Location: Vegas, Baby! I’m much older than the other whippersnappers here, a baby boomer. I tend to be more snobbish about film, disdaining a lot of the multiplex fare for “cinema.” My favorite films: Woody Allen’s oeuvre (up until about 1990), The Godfather, The Graduate, A Hard Day’s Night, Pulp Fiction. Politics: Well, George McGovern was my political hero. I’m also a prickly atheist. Occupation: Poised to be an English teacher in Las Vegas. For many years I was an editor at Penthouse Magazine. My role on this blog seems to be writing lots of reviews and being the resident Oscar maven.

7 responses »

  1. Really, the most interesting things released today are on the small screen: Woody Allen’s A Crisis in Six Scenes on Amazon and Amanda Knox on Netflix.

  2. Re: Burton, haven’t seen many of his 2000s films, but my favourite would probably be Ed Wood. From an overall perspective his career and rep seems to have never recovered from the POTA remake. I’d think an overwhelming majority of people if asked would nominate a pre-POTA as their fav film.

  3. True, Marco, but he’s a moneymaker. Alice in Wonderland, for example, was dreadful, but made a boatload of money.

    James, we’re expecting a detailed review of the Amanda Knox documentary.

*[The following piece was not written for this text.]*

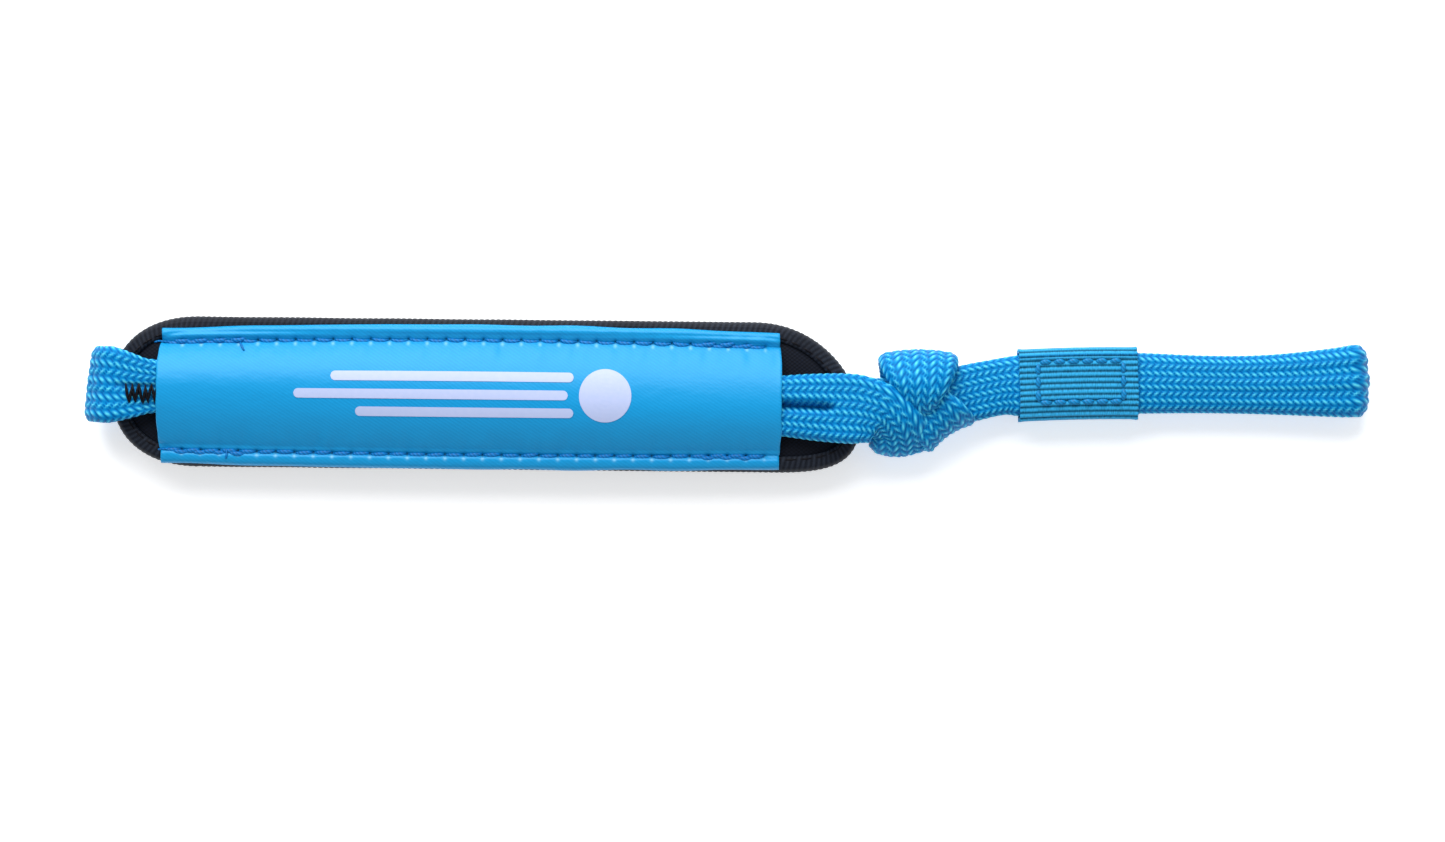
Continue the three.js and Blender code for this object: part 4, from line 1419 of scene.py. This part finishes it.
class STRAP_PG_sleeve(bpy.types.PropertyGroup):
    """The satin sleeve, its seams and its print."""

    stitch_pitch: FloatProperty(
        name="Stitch", description="Length of a stitch", default=0.00303, unit="LENGTH"
    )
    film: FloatProperty(
        name="Film", description="Thickness of the print", default=0.00005, unit="LENGTH"
    )
    colour: FloatVectorProperty(
        name="Colour", description="Colour of the satin", subtype="COLOR", default=(0.0, 0.285, 0.64)
    )
    thread_colour: FloatVectorProperty(
        name="Thread", description="Colour of the thread", subtype="COLOR", default=(0.0, 0.155, 0.46)
    )
    print_colour: FloatVectorProperty(
        name="Print", description="Colour of the ink", subtype="COLOR", default=(0.50, 0.56, 0.82)
    )


class STRAP_PG_keeper(bpy.types.PropertyGroup):
    """The grosgrain keeper."""

    rib_pitch: FloatProperty(
        name="Ribs", description="Distance between ribs", default=0.00093, unit="LENGTH"
    )
    rib_height: FloatProperty(
        name="Rib height", description="Height of a rib", default=0.00024, unit="LENGTH"
    )
    colour: FloatVectorProperty(
        name="Colour", description="Colour of the ribbon", subtype="COLOR", default=(0.0, 0.20, 0.46)
    )
    thread_colour: FloatVectorProperty(
        name="Thread", description="Colour of the thread", subtype="COLOR", default=(0.004, 0.20, 0.47)
    )


class STRAP_PG_stage(bpy.types.PropertyGroup):
    """The floor, the lights and the camera."""

    key_power: FloatProperty(
        name="Key light", description="Light from behind", default=9.5, unit="POWER"
    )
    fill_power: FloatProperty(
        name="Fill light", description="Light from the front", default=0.4, unit="POWER"
    )
    floor_colour: FloatVectorProperty(
        name="Floor", description="Floor colour", subtype="COLOR", default=(0.93, 0.93, 0.93)
    )


def area_light(name, place, size, power):
    """A square light that faces the origin."""
    bpy.ops.object.light_add(type="AREA", location=place)
    light = bpy.context.object
    light.name = name
    light.data.size = size
    light.data.energy = power
    aim = -np.array(place, float)
    light.rotation_euler = (
        math.atan2(math.hypot(aim[0], aim[1]), -aim[2]),
        0.0,
        math.atan2(aim[1], aim[0]) - math.pi / 2,
    )


def make_stage(settings):
    """A long lens straight above, a pale floor and soft light from behind."""
    span = 0.2334  # width of the picture on the floor
    lens, sensor = 110.0, 36.0
    distance = span * lens / sensor + CAD_BOX[1][2] / 2
    middle = (-0.0009, -0.0043)
    bpy.ops.object.camera_add(location=(middle[0], middle[1], distance))
    camera = bpy.context.object
    camera.name = "camera"
    camera.data.lens = lens
    camera.data.sensor_width = sensor
    camera.data.clip_start = 0.01
    bpy.context.scene.camera = camera
    area_light("key light", (-0.12, 0.62, 0.50), 0.75, settings.key_power)
    area_light("fill light", (0.1, -0.5, 0.45), 0.7, settings.fill_power)
    world = bpy.data.worlds.new("soft room")
    world.use_nodes = True
    world.node_tree.nodes["Background"].inputs["Color"].default_value = (0.95, 0.97, 1.0, 1.0)
    world.node_tree.nodes["Background"].inputs["Strength"].default_value = 0.45
    bpy.context.scene.world = world
    bpy.ops.mesh.primitive_plane_add(size=6.0, location=(0, 0, -0.0002))
    floor = bpy.context.object
    floor.name = "floor"
    n = Nodes("pale floor")
    n.set(
        base_color=rgba(settings.floor_colour),
        roughness=0.9,
        specular_ior_level=0.1,
        emission_color=(1.0, 1.0, 1.0, 1.0),
        emission_strength=0.45,
    )
    floor.data.materials.append(n.material)
    bpy.context.scene.view_settings.view_transform = "Standard"


class STRAP_OT_stage(bpy.types.Operator):
    """Add the camera, the lights and the floor"""

    bl_idname = "strap.stage"
    bl_label = "Stage"

    def execute(self, context):
        make_stage(context.scene.strap_stage)
        return {"FINISHED"}


class STRAP_OT_cord(bpy.types.Operator):
    """Braid the cord, with its knot, wrist loop and racket loop"""

    bl_idname = "strap.cord"
    bl_label = "Braided cord"

    def execute(self, context):
        make_cord(context.scene.strap_cord)
        return {"FINISHED"}


class STRAP_OT_cuff(bpy.types.Operator):
    """Make the cuff's covers, foam and binding"""

    bl_idname = "strap.cuff"
    bl_label = "Padded cuff"

    def execute(self, context):
        make_cuff(context.scene.strap_cuff)
        return {"FINISHED"}


class STRAP_OT_binding_seam(bpy.types.Operator):
    """Sew the binding to the cuff"""

    bl_idname = "strap.binding_seam"
    bl_label = "Binding stitches"

    def execute(self, context):
        make_binding_seam()
        return {"FINISHED"}


class STRAP_OT_sleeve(bpy.types.Operator):
    """Make the satin ribbon over the cord"""

    bl_idname = "strap.sleeve"
    bl_label = "Satin sleeve"

    def execute(self, context):
        make_sleeve(context.scene.strap_sleeve)
        return {"FINISHED"}


class STRAP_OT_sleeve_seams(bpy.types.Operator):
    """Sew the sleeve to the cuff"""

    bl_idname = "strap.sleeve_seams"
    bl_label = "Sleeve seams"

    def execute(self, context):
        make_sleeve_seams(context.scene.strap_sleeve)
        return {"FINISHED"}


class STRAP_OT_ornament(bpy.types.Operator):
    """Print the ornament on the sleeve"""

    bl_idname = "strap.ornament"
    bl_label = "Printed ornament"

    def execute(self, context):
        make_print(context.scene.strap_sleeve)
        return {"FINISHED"}


class STRAP_OT_tack(bpy.types.Operator):
    """Sew the cord's two ends together"""

    bl_idname = "strap.tack"
    bl_label = "Join in the cord"

    def execute(self, context):
        make_tack()
        return {"FINISHED"}


class STRAP_OT_keeper(bpy.types.Operator):
    """Wrap the keeper round the racket loop"""

    bl_idname = "strap.keeper"
    bl_label = "Ribbon keeper"

    def execute(self, context):
        make_keeper(context.scene.strap_keeper)
        return {"FINISHED"}


class STRAP_OT_keeper_seam(bpy.types.Operator):
    """Sew the keeper's box of stitches"""

    bl_idname = "strap.keeper_seam"
    bl_label = "Keeper stitches"

    def execute(self, context):
        make_keeper_seam(context.scene.strap_keeper)
        return {"FINISHED"}


class STRAP_PT_panel(bpy.types.Panel):
    """The strap's sizes, colours and pieces"""

    bl_idname = "STRAP_PT_panel"
    bl_label = "Wrist strap"
    bl_space_type = "VIEW_3D"
    bl_region_type = "UI"
    bl_category = "Wrist strap"

    def draw(self, context):
        for name, group in SETTINGS.items():
            box = self.layout.box()
            box.label(text=group.__doc__)
            for key in group.__annotations__:
                box.prop(getattr(context.scene, name), key)
        for operator in OPERATORS:
            self.layout.operator(operator.bl_idname)


SETTINGS = {
    "strap_stage": STRAP_PG_stage,
    "strap_cord": STRAP_PG_cord,
    "strap_cuff": STRAP_PG_cuff,
    "strap_sleeve": STRAP_PG_sleeve,
    "strap_keeper": STRAP_PG_keeper,
}
OPERATORS = [
    STRAP_OT_stage,
    STRAP_OT_cord,
    STRAP_OT_tack,
    STRAP_OT_cuff,
    STRAP_OT_binding_seam,
    STRAP_OT_sleeve,
    STRAP_OT_sleeve_seams,
    STRAP_OT_ornament,
    STRAP_OT_keeper,
    STRAP_OT_keeper_seam,
]
CLASSES = [*SETTINGS.values(), *OPERATORS, STRAP_PT_panel]


def register():
    for item in CLASSES:
        bpy.utils.register_class(item)
    for name, group in SETTINGS.items():
        setattr(bpy.types.Scene, name, PointerProperty(type=group))


def unregister():
    for name in SETTINGS:
        delattr(bpy.types.Scene, name)
    for item in reversed(CLASSES):
        bpy.utils.unregister_class(item)


def main():
    register()
    for operator in OPERATORS:
        group, name = operator.bl_idname.split(".")
        getattr(getattr(bpy.ops, group), name)()


if __name__ == "__main__":
    main()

  4. Re: The Dressmaker, I didn’t see it when it was released here in Oz last year but it was a big hit and did pretty well critically – interesting that it’s likely to neither in the US.

    And with Masterminds, probably having three of the four leads from the Ghostbusters remake after the financial disappointment it was (not to mention the social media storm it dealt with) is orob the kiss of death.

  5. And Luke Cage was released on Netflix today. I’m hyped for that one. He was often the best thing about Jessica Jones (imo)

    I’ve read all the Peregrine books so I think I’ll see it on Sunday. They (the books) are full of potential and grand ideas but they never seem to payoff. I’ll need to check Burton’s IMDB but I remember liking Sleepy Hollow more than most. Also, Edward Scissorhands is a gem that came alive for me once I saw it again on DVD in the late 90s.
    I loved his Batmans & Beetlejuice when I was younger but I haven’t seen them in years. Post-POTA I really enjoyed Frankenweenie and was surprised with Big Eyes (it was fairly straightforward and therefore seemed very ordinary by Burton standards).

  6. Batman Returns is Burton’s best.

    Word is Deepwater Horizon features a lot of what went wrong and BP’s dirty deeds, so your reservations would seem to be unfounded. Still a Peter Berg movie, so count me out.